--- Start ---

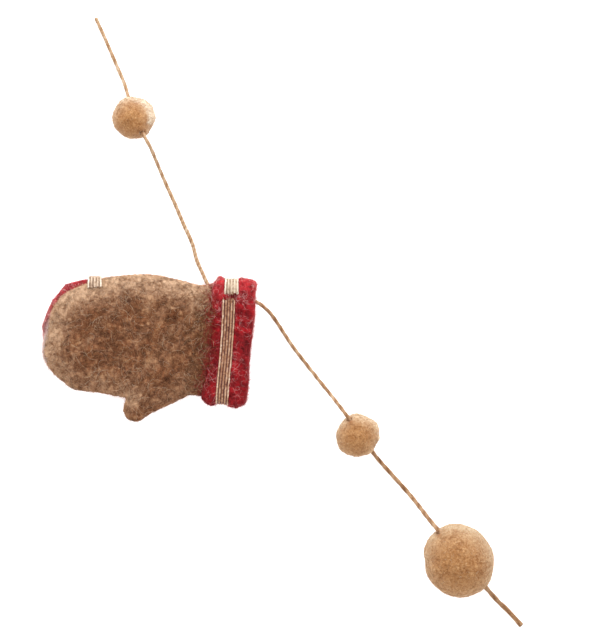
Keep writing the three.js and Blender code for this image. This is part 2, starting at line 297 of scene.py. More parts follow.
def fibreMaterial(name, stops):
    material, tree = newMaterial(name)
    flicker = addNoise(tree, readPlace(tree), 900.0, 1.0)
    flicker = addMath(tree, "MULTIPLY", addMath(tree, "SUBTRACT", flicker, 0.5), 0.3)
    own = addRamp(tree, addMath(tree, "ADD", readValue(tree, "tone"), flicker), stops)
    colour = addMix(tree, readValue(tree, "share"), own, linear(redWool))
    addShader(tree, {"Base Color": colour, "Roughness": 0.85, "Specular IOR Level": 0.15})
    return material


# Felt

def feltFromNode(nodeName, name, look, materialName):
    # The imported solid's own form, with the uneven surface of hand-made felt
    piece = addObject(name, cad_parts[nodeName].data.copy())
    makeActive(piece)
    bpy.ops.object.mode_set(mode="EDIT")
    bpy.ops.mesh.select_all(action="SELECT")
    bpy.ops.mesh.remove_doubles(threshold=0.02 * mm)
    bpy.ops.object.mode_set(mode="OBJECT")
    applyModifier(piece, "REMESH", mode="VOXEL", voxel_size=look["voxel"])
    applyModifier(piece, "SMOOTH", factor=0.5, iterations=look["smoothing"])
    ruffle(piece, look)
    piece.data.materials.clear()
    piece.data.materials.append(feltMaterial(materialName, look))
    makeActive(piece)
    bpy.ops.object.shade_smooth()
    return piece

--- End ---

GIVEN PROBLEM: Output all of the material exactly as written.

TASK RESULT:
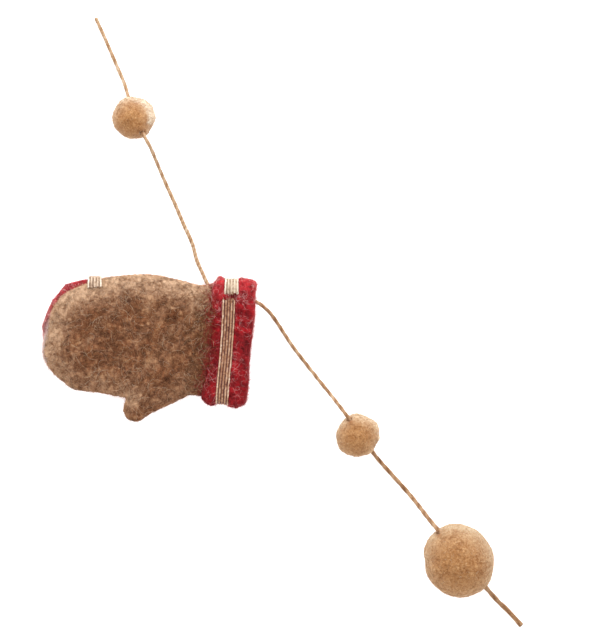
Keep writing the three.js and Blender code for this image. This is part 2, starting at line 297 of scene.py. More parts follow.
def fibreMaterial(name, stops):
    material, tree = newMaterial(name)
    flicker = addNoise(tree, readPlace(tree), 900.0, 1.0)
    flicker = addMath(tree, "MULTIPLY", addMath(tree, "SUBTRACT", flicker, 0.5), 0.3)
    own = addRamp(tree, addMath(tree, "ADD", readValue(tree, "tone"), flicker), stops)
    colour = addMix(tree, readValue(tree, "share"), own, linear(redWool))
    addShader(tree, {"Base Color": colour, "Roughness": 0.85, "Specular IOR Level": 0.15})
    return material


# Felt

def feltFromNode(nodeName, name, look, materialName):
    # The imported solid's own form, with the uneven surface of hand-made felt
    piece = addObject(name, cad_parts[nodeName].data.copy())
    makeActive(piece)
    bpy.ops.object.mode_set(mode="EDIT")
    bpy.ops.mesh.select_all(action="SELECT")
    bpy.ops.mesh.remove_doubles(threshold=0.02 * mm)
    bpy.ops.object.mode_set(mode="OBJECT")
    applyModifier(piece, "REMESH", mode="VOXEL", voxel_size=look["voxel"])
    applyModifier(piece, "SMOOTH", factor=0.5, iterations=look["smoothing"])
    ruffle(piece, look)
    piece.data.materials.clear()
    piece.data.materials.append(feltMaterial(materialName, look))
    makeActive(piece)
    bpy.ops.object.shade_smooth()
    return piece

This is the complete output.